Categorieën
Het Parool

Residentie-Operette speelde “Mariandel aus Wien”

Om alle misverstand te voorkomen: de operette “Mariandel aus Wien”, waarvan de Residentie Operette gisteravond in de Kleine Komedie te Amsterdam de met de gebruikelijke bloemen opgesmukte première gaf, heeft niets te maken met de film “Mariandel”. Slechts één ding hebben zij gemeen: het liedje “Mariandel”, dat in deze uit allerlei melodieën bijeengelezen operette met handigheid is ingelast.

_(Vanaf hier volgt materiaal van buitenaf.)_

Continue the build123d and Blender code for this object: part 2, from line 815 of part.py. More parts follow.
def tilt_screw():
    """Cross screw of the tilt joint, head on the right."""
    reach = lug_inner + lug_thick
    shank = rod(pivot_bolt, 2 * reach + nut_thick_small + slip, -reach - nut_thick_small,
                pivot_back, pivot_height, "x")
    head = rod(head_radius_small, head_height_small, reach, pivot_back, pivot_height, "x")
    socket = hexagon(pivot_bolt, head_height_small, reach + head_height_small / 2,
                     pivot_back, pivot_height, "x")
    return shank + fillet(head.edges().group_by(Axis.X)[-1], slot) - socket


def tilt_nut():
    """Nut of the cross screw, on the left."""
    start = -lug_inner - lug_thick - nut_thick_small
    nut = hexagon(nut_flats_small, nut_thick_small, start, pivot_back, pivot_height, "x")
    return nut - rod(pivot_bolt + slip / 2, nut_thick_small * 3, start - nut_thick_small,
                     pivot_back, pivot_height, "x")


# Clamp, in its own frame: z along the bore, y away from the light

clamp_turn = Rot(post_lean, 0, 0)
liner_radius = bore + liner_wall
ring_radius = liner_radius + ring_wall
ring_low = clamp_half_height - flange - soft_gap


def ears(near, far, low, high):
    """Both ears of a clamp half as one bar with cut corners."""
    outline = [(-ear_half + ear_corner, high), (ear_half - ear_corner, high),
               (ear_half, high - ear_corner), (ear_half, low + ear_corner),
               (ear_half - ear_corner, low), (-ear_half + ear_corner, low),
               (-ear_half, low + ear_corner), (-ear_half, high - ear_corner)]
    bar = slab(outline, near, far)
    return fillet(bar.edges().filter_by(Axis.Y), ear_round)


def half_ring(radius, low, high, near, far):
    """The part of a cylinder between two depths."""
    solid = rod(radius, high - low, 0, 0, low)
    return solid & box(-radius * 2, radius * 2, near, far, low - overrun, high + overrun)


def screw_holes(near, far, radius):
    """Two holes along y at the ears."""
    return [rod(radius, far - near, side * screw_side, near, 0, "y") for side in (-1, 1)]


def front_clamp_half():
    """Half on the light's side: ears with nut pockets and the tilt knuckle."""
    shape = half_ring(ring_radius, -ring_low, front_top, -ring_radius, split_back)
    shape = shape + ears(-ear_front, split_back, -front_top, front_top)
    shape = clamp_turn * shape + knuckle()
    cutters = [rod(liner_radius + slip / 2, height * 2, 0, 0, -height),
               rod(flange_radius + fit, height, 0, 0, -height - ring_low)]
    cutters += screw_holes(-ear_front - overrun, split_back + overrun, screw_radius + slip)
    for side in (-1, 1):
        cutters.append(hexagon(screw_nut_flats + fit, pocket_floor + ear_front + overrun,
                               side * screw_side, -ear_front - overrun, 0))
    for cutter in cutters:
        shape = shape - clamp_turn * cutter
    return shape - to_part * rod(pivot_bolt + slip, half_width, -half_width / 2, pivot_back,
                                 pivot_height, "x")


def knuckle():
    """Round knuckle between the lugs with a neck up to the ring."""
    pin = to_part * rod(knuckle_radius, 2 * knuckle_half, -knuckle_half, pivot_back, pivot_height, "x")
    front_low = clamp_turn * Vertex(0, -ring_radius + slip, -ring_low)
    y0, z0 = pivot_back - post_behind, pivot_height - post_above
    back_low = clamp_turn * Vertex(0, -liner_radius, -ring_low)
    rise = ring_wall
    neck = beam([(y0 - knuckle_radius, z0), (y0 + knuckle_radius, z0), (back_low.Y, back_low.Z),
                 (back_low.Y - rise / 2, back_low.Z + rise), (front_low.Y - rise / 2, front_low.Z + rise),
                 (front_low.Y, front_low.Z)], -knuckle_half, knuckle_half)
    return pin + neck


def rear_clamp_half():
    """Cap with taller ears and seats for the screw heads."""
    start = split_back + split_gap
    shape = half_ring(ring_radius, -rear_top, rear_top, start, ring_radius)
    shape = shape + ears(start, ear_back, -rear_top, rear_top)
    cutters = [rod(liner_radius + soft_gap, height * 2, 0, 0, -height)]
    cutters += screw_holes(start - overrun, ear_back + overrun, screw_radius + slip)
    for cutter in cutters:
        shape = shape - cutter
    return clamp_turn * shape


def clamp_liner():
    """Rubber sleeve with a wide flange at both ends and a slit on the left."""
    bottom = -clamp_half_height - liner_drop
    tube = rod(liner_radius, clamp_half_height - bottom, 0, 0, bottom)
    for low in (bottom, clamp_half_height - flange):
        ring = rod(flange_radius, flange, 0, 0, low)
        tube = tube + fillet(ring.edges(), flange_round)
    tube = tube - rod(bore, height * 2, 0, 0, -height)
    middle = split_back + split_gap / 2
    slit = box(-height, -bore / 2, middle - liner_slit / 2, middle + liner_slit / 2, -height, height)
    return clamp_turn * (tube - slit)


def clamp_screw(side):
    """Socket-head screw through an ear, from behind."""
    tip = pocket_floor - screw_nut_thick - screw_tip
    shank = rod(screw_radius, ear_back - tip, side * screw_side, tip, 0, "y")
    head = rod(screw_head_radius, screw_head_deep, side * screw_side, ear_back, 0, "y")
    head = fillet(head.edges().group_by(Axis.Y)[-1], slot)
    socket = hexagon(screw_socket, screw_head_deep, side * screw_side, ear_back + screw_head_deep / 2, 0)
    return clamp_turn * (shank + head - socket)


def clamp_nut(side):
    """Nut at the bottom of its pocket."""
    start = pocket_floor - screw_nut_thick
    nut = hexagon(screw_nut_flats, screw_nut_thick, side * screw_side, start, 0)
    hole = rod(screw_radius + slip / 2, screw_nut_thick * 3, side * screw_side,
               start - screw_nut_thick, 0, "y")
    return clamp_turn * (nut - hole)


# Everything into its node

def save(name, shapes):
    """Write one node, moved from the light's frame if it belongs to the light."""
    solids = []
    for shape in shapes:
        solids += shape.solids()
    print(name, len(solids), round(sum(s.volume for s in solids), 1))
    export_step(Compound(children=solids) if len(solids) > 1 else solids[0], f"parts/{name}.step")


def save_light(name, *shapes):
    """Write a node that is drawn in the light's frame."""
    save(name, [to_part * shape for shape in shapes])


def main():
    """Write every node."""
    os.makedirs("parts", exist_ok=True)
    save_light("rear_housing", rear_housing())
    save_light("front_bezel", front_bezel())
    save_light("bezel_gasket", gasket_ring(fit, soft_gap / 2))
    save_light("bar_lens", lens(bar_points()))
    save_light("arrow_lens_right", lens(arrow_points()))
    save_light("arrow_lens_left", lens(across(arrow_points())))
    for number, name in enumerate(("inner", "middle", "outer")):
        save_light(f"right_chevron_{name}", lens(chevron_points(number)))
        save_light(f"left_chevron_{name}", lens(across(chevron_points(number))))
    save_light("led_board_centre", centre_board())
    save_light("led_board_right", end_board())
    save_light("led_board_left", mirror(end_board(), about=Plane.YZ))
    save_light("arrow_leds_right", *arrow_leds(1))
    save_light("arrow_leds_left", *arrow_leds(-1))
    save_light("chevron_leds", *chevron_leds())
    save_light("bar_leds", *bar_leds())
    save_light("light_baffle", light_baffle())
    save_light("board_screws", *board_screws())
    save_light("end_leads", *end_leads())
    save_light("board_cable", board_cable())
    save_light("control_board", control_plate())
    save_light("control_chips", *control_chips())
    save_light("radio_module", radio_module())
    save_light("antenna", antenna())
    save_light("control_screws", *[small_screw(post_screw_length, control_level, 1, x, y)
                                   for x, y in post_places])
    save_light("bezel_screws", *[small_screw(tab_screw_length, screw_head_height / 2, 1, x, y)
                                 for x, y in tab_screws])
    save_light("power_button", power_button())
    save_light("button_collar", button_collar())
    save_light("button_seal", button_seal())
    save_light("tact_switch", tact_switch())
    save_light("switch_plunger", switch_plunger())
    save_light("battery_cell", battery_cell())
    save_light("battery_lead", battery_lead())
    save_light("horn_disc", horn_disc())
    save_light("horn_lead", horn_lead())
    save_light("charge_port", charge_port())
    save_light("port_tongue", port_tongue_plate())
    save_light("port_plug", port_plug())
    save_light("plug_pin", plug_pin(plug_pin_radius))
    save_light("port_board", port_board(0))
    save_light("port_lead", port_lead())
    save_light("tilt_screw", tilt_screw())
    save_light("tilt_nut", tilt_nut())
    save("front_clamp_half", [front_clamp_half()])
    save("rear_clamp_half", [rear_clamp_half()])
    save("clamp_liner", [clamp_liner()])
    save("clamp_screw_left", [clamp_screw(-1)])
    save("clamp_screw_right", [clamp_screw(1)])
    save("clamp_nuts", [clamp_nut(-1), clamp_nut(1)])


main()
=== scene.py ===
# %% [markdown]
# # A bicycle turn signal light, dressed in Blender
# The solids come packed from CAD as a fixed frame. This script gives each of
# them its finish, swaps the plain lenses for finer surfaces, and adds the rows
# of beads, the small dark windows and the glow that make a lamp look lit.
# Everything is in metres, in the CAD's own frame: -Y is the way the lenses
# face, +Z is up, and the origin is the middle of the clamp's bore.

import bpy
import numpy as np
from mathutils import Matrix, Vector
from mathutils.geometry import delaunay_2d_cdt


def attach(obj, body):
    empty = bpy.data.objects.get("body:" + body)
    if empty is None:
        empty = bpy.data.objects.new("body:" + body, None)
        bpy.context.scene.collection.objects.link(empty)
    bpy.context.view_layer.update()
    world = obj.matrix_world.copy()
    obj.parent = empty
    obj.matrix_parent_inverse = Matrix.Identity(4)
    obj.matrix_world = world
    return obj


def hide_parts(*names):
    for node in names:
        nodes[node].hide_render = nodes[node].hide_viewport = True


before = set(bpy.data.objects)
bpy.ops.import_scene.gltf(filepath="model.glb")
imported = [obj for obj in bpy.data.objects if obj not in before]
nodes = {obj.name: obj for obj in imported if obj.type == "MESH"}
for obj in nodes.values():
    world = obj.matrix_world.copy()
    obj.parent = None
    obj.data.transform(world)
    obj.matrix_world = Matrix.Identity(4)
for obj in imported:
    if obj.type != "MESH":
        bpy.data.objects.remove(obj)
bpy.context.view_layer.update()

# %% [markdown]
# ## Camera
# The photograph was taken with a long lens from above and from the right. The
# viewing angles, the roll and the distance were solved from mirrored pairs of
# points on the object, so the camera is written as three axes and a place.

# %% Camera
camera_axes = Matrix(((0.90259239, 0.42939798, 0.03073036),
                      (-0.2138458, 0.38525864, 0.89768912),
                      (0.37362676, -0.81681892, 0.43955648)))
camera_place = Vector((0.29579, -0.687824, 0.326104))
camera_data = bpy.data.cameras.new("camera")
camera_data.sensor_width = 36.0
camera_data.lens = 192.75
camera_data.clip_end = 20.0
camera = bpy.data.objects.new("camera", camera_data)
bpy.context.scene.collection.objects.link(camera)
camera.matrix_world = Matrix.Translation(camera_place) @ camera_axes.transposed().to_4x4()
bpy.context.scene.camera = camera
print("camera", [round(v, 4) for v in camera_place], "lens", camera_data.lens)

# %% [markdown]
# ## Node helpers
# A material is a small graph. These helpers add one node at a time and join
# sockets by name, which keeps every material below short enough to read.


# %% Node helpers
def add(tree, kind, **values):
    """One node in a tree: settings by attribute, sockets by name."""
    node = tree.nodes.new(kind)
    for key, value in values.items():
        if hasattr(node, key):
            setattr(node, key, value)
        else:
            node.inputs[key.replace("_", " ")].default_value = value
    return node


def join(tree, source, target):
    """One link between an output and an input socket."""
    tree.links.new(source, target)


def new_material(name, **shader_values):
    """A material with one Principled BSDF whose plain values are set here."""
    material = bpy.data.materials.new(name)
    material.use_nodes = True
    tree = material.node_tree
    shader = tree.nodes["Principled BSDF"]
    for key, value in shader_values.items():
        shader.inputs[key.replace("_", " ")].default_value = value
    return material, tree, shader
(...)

Men zag in deze bijzonder conventionele en alleronwaarschijnlijkste geschiedenis Friedl Dotza (van de oude Frits Hirsch operette) als gast in de titelrol: zij bleek nog niets van haar charme te hebben verloren, maar het zingen wil zo goed niet meer. Trouwens, dat verschijnsel deed zich ook bij anderen voor. Wouter Canoy, die als acteur wel voldeed, en Bert van Dongen bleven als zanger middelmatig.

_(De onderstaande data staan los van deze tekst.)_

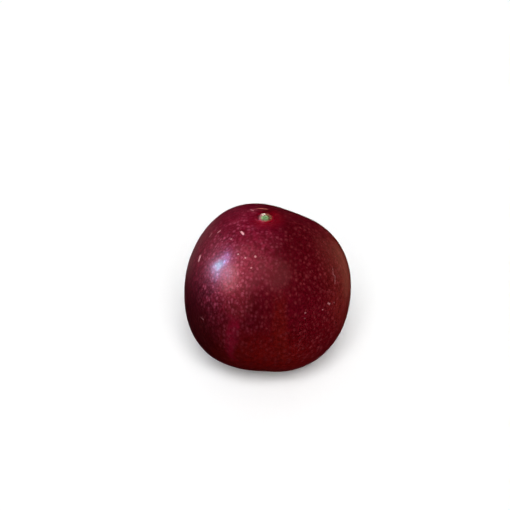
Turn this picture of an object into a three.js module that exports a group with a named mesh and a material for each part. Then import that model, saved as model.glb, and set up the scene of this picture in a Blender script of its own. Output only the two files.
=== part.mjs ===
// A purple passion fruit, as picked: one smooth, slightly lopsided fruit that stands on its
// blossom end, with the scar that its stalk left at the top.
//
// Millimetres, +Z up, and the front of the fruit faces -Y. The origin is on the table, under
// the middle of the fruit.
//
// The skin is one closed surface. Its section is two half superellipses that meet at the
// equator, broad swells and hollows make it uneven, and the stalk's scar is relief on its top.

import * as THREE from 'three';

const { degToRad, smoothstep } = THREE.MathUtils;

// ---- Driving dimensions ----------------------------------------------------------------

// The section. A power of 2 makes an ellipse, and a higher one a squarer curve.
const EQUATOR_RADIUS = 28;
const TOP_HEIGHT = 29.3;
const TOP_POWER = 2;
const BOTTOM_DEPTH = 25.25;
const BOTTOM_POWER = 2.27;

// The small flat spot that the fruit rests on. The skin is round from there up to this angle
// from the bottom, where the swells have faded in.
const REST_RADIUS = 7;
const SWELLS_START = degToRad(32);

// Swells, and hollows where the rise is negative. Each has its longitude from +X and its angle
// down from the top in degrees, how far it spreads in degrees, and its rise in millimetres.
const SWELLS = [
  { longitude: 129, down: 42, spread: 28, rise: 1.4 }, // the full shoulder at the back left
  { longitude: 60, down: 37, spread: 23, rise: -1.25 }, // the flat shoulder at the back right
  { longitude: 18, down: 70, spread: 30, rise: 0.7 }, // the right side above the equator
  { longitude: 5, down: 100, spread: 26, rise: -0.4 }, // the right side below it
  { longitude: 178, down: 82, spread: 26, rise: -0.3 }, // the left side
  { longitude: -148, down: 127, spread: 28, rise: 1 }, // the full corner at the lower left
  { longitude: -57, down: 138, spread: 24, rise: 0.65 }, // the full corner at the lower right
  { longitude: -94, down: 146, spread: 22, rise: -1 }, // the flat stretch between the two
];

// The stalk's scar sits a little to the left of the fruit's axis, in a wide shallow dimple.
const SCAR_X = -0.75;
const SCAR_SHIFT_REACH = 13;
const DIMPLE = { radius: 5.5, depth: 0.8 };

// The end of the stalk is a low dome inside a corky collar, with a moat round the collar. The
// collar stands highest towards one side.
const STUB = { radius: 1.3, rise: 0.18 };
const COLLAR = { radius: 2, halfWidth: 0.38, rise: 0.34, unevenness: 0.3, highSide: degToRad(120) };
const MOAT = { radius: 2.95, halfWidth: 0.5, depth: 0.22 };

// How finely the surface is drawn: meridians, the rings round the scar by their distance from
// its middle in millimetres, and the angle between the rings further down.
const MERIDIANS = 72;
const SCAR_RINGS = [0, 0.65, 1.1, 1.4, 1.7, 2, 2.3, 2.6, 2.95, 3.4, 4.1, 5, 6.2, 7.8];
const RING_STEP = degToRad(4.6);

const SKIN_COLOR = '#5e1020';

// ---- Values worked out from them ---------------------------------------------------------

// How far the rest spot lies below the equator, and the angle down to its rim.
const REST_DEPTH =
  BOTTOM_DEPTH * (1 - (REST_RADIUS / EQUATOR_RADIUS) ** BOTTOM_POWER) ** (1 / BOTTOM_POWER);
const REST_ANGLE = Math.atan2(REST_RADIUS, REST_DEPTH);

// A unit vector at a longitude and an angle down from the top.
function heading(longitude, down) {
  const across = Math.sin(down);
  return new THREE.Vector3(
    across * Math.cos(longitude),
    across * Math.sin(longitude),
    Math.cos(down),
  );
}

const swells = SWELLS.map(({ longitude, down, spread, rise }) => ({
  middle: heading(degToRad(longitude), degToRad(down)),
  spread: degToRad(spread),
  rise,
}));

// ---- The surface ---------------------------------------------------------------------------

// A smooth hump, 1 at its middle and nearly 0 at twice its width from there.
function hump(distance, width) {
  return Math.exp(-((distance / width) ** 2));
}

// The round body's radius at an angle down from the top, with the rest spot cut flat.
function bodyRadius(down) {
  if (down > Math.PI - REST_ANGLE) {
    return REST_DEPTH / -Math.cos(down);
  }
  const top = down < Math.PI / 2;
  const reach = top ? TOP_HEIGHT : BOTTOM_DEPTH;
  const power = top ? TOP_POWER : BOTTOM_POWER;
  const across = Math.sin(down) / EQUATOR_RADIUS;
  const along = Math.abs(Math.cos(down)) / reach;
  return (across ** power + along ** power) ** (-1 / power);
}

// What the swells add to that radius, which fades to nothing towards the rest spot.
function swellHeight(direction, down) {
  const fade = smoothstep(Math.PI - down, REST_ANGLE, SWELLS_START);
  return swells.reduce(
    (sum, { middle, spread, rise }) => sum + rise * fade * hump(direction.angleTo(middle), spread),
    0,
  );
}

// The relief of the scar at a distance over the skin from its middle, towards a longitude.
function scarRelief(distance, longitude) {
  const lift = 1 + COLLAR.unevenness * Math.cos(longitude - COLLAR.highSide);
  return (
    STUB.rise * hump(distance, STUB.radius) +
    COLLAR.rise * lift * hump(distance - COLLAR.radius, COLLAR.halfWidth) -
    MOAT.depth * hump(distance - MOAT.radius, MOAT.halfWidth) -
    DIMPLE.depth * hump(distance, DIMPLE.radius)
  );
}

// The point of the skin in a direction from the middle of the equator.
function skinPoint(direction) {
  const down = Math.atan2(Math.hypot(direction.x, direction.y), direction.z);
  const longitude = Math.atan2(direction.y, direction.x);
  const distance = down * TOP_HEIGHT;
  const radius =
    bodyRadius(down) + swellHeight(direction, down) + scarRelief(distance, longitude);
  const point = direction.clone().multiplyScalar(radius);
  point.x += SCAR_X * hump(distance, SCAR_SHIFT_REACH);
  return point;
}

// The angles down from the top of every ring, both poles included.
function ringAngles() {
  const scar = SCAR_RINGS.map((distance) => distance / TOP_HEIGHT);
  const start = scar.at(-1);
  const end = Math.PI - REST_ANGLE;
  const count = Math.round((end - start) / RING_STEP);
  const body = Array.from({ length: count }, (_, i) => start + ((i + 1) / count) * (end - start));
  return [...scar, ...body, Math.PI];
}

// A unit sphere on those rings, with every vertex then moved out to the skin.
function skinGeometry() {
  const profile = ringAngles().map((down) => new THREE.Vector2(Math.sin(down), Math.cos(down)));
  const geometry = new THREE.LatheGeometry(profile.reverse(), MERIDIANS);
  geometry.rotateX(Math.PI / 2);
  const position = geometry.getAttribute('position');
  const direction = new THREE.Vector3();
  for (let i = 0; i < position.count; i++) {
    const { x, y, z } = skinPoint(direction.fromBufferAttribute(position, i).normalize());
    position.setXYZ(i, x, y, z);
  }
  geometry.computeVertexNormals();
  return geometry;
}

// ---- The fruit -----------------------------------------------------------------------------

const geometry = skinGeometry();
const skin = new THREE.MeshStandardMaterial({ color: SKIN_COLOR, roughness: 0.38, metalness: 0 });
const fruit = new THREE.Mesh(geometry, skin);
fruit.name = 'passion_fruit';

// It stands on the table, with the middle of its outline over the origin.
geometry.computeBoundingBox();
const middle = geometry.boundingBox.getCenter(new THREE.Vector3());
fruit.position.set(-middle.x, -middle.y, -geometry.boundingBox.min.z);

const model = new THREE.Group();
model.add(fruit);

export default model;
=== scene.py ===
# %% [markdown]
# # A ripe purple passion fruit
#
# A passion fruit is a thin, tough rind round a soft inside. It is nearly a ball, a little
# uneven, with the scar of its stalk at the top. This lesson starts from the fruit's plain
# solid, which has the right place and size but a coarse surface. It gives it a fine skin, its
# colours and a soft light. Everything is in metres, the fruit stands on z = 0, and its front
# faces -Y. A longitude is counted from +X, so the front is at -90 degrees and the left at 180.

# %% Load the solid
import math
import random

import bmesh
import bpy
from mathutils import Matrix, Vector, noise
from mathutils.bvhtree import BVHTree


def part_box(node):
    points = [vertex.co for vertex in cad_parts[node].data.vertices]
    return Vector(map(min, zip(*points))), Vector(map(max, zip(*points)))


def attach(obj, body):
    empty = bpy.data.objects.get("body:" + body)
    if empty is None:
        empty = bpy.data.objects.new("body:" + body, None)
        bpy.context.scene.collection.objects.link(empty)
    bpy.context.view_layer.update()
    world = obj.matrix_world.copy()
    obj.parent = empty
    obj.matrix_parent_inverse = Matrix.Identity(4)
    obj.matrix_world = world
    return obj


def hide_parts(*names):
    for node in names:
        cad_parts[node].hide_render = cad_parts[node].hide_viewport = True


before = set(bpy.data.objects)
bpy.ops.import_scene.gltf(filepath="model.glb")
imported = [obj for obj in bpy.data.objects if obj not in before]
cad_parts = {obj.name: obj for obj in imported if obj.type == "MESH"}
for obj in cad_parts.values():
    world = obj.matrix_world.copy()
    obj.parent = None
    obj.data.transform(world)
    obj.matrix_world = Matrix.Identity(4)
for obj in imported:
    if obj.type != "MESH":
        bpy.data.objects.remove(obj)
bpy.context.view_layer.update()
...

Claire Clairy, Rob Milton en Joset Baar, zorgden voor enkele vermakelijke scènes en Gerard Müller toonde een goed typeur te zijn. De muzikale leiding was bij Herman Woustra in betrouwbare handen en voor de weinig opmerkelijke regie had men Paul Olmühl uit Wenen laten komen, waar hij aan het Raimundtheater is verbonden.

Het bevreemdde mij, dat men van de Duitse taal gebruik maakte (op soms onvoldoende wijze). Want het was juist de Residentie Operette, die bij haar oprichting meedeelde een geheel Nederlandse troep te willen zijn, die op Nederlandse tekst zou zingen.